Material Uses Insect Technology to Stay Dry Under Water

Let's start with the basics, shall we?

In general water is bad for the long-term durability of most surfaces - especially metal surfaces.

Water molecules hold together pretty well. I've even seen (and highly endorse) magnets that show this.

Water molecules have some volume, especially when they hold to other water molecules.

(Now, the tougher step...)

If you can make bumps...pores...posts...something on the surface of a material that leaves spaces too small for water drops (clumps of water molecules) to go into, the surface of the material will stay dry.

Seriously...like forever dry...not from a coating that will eventually wear off...permanently dry (or at least for four months as the early research shows)...

Left column: (top) Polymer/HFS (NC1) composite coating on aluminum substrate, (bottom) silicon square microposts. Middle column: (top) zinc oxide nanorods on silicon substrate, (bottom) silicon nanowire forest. Right column: (top) silicon microgrooves, (bottom) silicon nanograss.

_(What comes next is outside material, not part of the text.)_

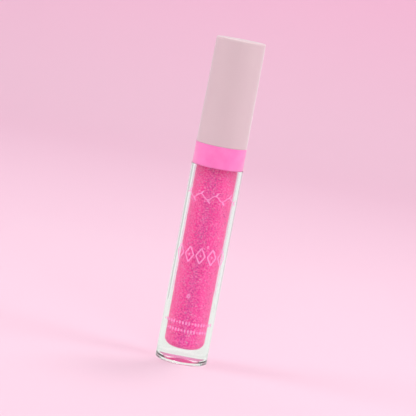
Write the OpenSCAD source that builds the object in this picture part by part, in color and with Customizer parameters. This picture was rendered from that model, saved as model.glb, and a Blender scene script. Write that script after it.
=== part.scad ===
// Lip gloss tube: a thick clear bottle with a threaded neck, a wiper, and a wand held in a screw cap.
// Millimetres. The axis is +Z, and the origin is the middle of the foot that the tube stands on.
// All pieces are drawn with the cap screwed down.

/* [Bottle] */
// Height of the closed tube, from foot to cap top
tube_h = 112.5; // [108:0.5:125]
// Outside diameter of the clear bottle
bottle_d = 18; // [18:0.1:20]
// Height of the bare clear wall, from foot to collar
wall_h = 68.5; // [60:0.1:70]
// Thickness of the clear floor under the gloss
floor_t = 4.8; // [3.5:0.1:7]
// Diameter of the gloss chamber at its top
chamber_top_d = 9.06; // [8.9:0.02:9.2]
// Diameter of the gloss chamber at its floor
chamber_floor_d = 8.7; // [8.4:0.02:8.8]
// Corner radius of the chamber's floor
chamber_corner_r = 2.6; // [1:0.1:3.4]
// Width of the ring that the tube stands on
foot_w = 1.6; // [1:0.1:2.5]
// Height of the straight wall inside that ring
foot_step = 0.8; // [0.5:0.1:1.4]
// Rise of the domed hollow above that wall
foot_dome = 1.1; // [0.5:0.1:1.4]
// Level of the gloss above the foot
fill_h = 72.5; // [66:0.5:73]

/* [Collar] */
// Height of the coloured band round the shoulder
collar_h = 7.4; // [6:0.1:9]
// Outside diameter of the band
collar_d = 17.5; // [17.2:0.1:18]

/* [Neck and thread] */
// Height of the neck above the collar
neck_h = 8.7; // [8:0.1:10]
// Neck diameter between the turns of its thread
neck_d = 11.5; // [11.4:0.1:11.6]
// Neck diameter over its thread
thread_d = 12.8; // [12.6:0.1:12.8]
// Climb of the thread in one turn
pitch = 2.1; // [2:0.05:2.3]
// Turns of thread on the neck
neck_turns = 1.5; // [1.25:0.25:2]
// Turns of thread in the cap
cap_turns = 1.25; // [1:0.25:1.5]

/* [Cap] */
// Outside diameter of the cap at its mouth
cap_d = 17.4; // [17.3:0.1:17.6]
// Outside diameter of the cap at its top
cap_top_d = 16.9; // [16.9:0.1:17.3]
// Crown of the cap's top
cap_crown = 0.2; // [0.1:0.05:0.4]
// Wall thickness of the outer cap
cap_wall = 1.2; // [1:0.05:1.25]
// Thickness of the cap's closed top
cap_top_t = 1.8; // [1.2:0.1:3]
// Gap between the closed cap and the collar
cap_gap = 0.15; // [0.1:0.05:0.3]
// Ribs inside the cap that stop the threaded insert
stop_ribs = 8; // [4:1:12]

/* [Wand] */
// Diameter of the rod
rod_d = 3.6; // [3.2:0.1:3.7]
// Diameter of the flocked tip
tip_d = 4; // [3.9:0.05:4.05]
// Length of the flocked tip
tip_l = 13; // [11:0.5:15]
// Height of the tip's end above the foot
tip_z = 8; // [8:0.5:12]
// Lean of the tip's flat face from the axis
tip_slant = 15; // [10:1:18]
// Thickness of the flock on the tip
flock_t = 0.5; // [0.4:0.05:0.6]

/* [Hidden] */
$fn = 96;

cap_color = [0.90, 0.81, 0.83];
collar_color = [0.99, 0.52, 0.78];
gloss_color = [0.95, 0.32, 0.60];
clear_color = [0.93, 0.96, 0.96, 0.3];
natural_color = [0.93, 0.92, 0.90];
flock_color = [0.97, 0.93, 0.92];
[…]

See those scanning electron micrographs (SEM) above? They're from an article on Nature's website. Each surface was tested to see how long it would resist being wetted when immersed in water (then in water that had been thoroughly degassed - to make sure it wasn't gas bubbles being trapped that resulted in the lack of wetting).

Left: Wetted surface with 25 μm pillar spacing. Middle: Wetted surface with 5 μm pillar spacing. Right: Dry surface with sub-micron pillar spacing. Abbreviations: Frozen water (H₂O), Silicon substrate (Si)

And there you can see their results. Make the pillars wide enough to leave 25 microns of space, get a wet surface...5 microns, still wet...less than one micron, dry...forever dry...perfectly dry.

There's a nice summary of the article on IFLScience's website, but you do, as always, run into the issue of that F in the web address...